How does financial services IT consulting pricing compare with general IT?
Tier-1 bank and capital markets day rates typically run 15-35% above general IT, driven by regulatory knowledge and credentialing premiums. Insurance and asset management pricing is roughly in line with general financial services IT. Most tier-1 banks spend 7-12% of revenue on IT (including software, infrastructure, and consulting), and the consulting share alone routinely exceeds $200M annually at the largest groups.
Single partner or multiple boutiques?
Most tier-1 organisations use 8-12 partners concurrently. A common mix combines two Big Four firms for risk and regulatory, two India-heritage SIs for managed services and core banking delivery, two strategy firms (BCG, McKinsey) for assurance, and several boutiques for digital, capital markets, or specialty workstreams. Single-partner relationships are rare above $200M annual IT consulting spend.
How risky is core banking modernisation?
Core banking modernisation is the highest-risk programme category in the sector. Most programmes overrun by 40-80% on schedule and 30-50% on cost; several public failures have crystallised at over $1B in write-offs. Reference depth on prior tier-1 cutovers is the single most important partner selection criterion, well above platform certifications or scale of offshore bench.

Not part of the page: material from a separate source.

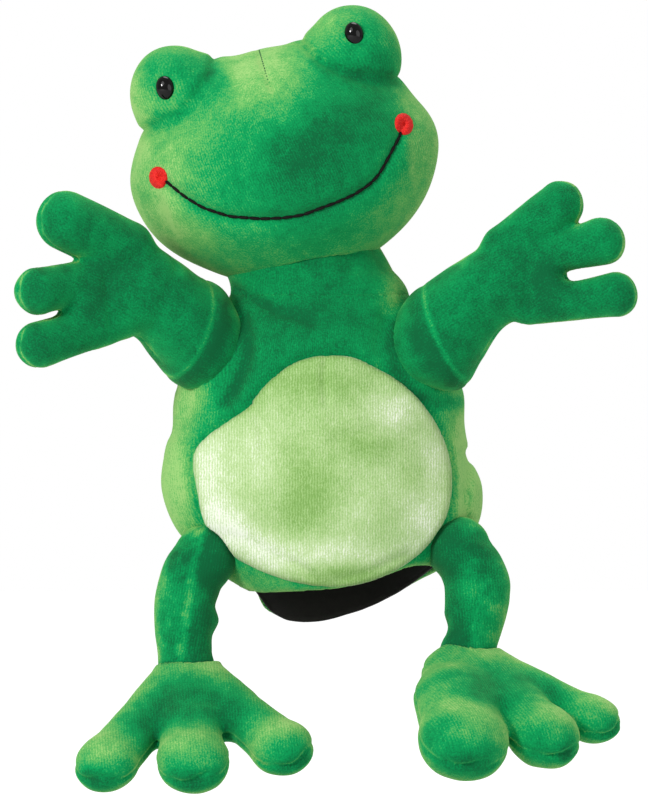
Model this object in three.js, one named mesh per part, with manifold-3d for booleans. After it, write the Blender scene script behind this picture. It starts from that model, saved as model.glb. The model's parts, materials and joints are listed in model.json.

What are the dominant regulatory drivers in 2026?
DORA (in force from 17 January 2025), Basel 3.1 and FRTB calculation rollouts, the EU AI Act, the CMS interoperability rules in US health insurance, IFRS 17 stabilisation in insurance, and the increasing focus on operational resilience are the dominant regulatory drivers. Most large groups now run a single integrated regulatory portfolio rather than separate programme silos.
How do we evaluate partner financial-services depth?
The most credible signals are named prior tier-1 references at comparable platforms, named senior partner involvement (not just sales pitch), demonstrable depth on the specific regulatory regime in scope, and willingness to share delivery risk through outcome-based commercial structures. Vendor partner badges and offshore bench scale matter less than these four signals.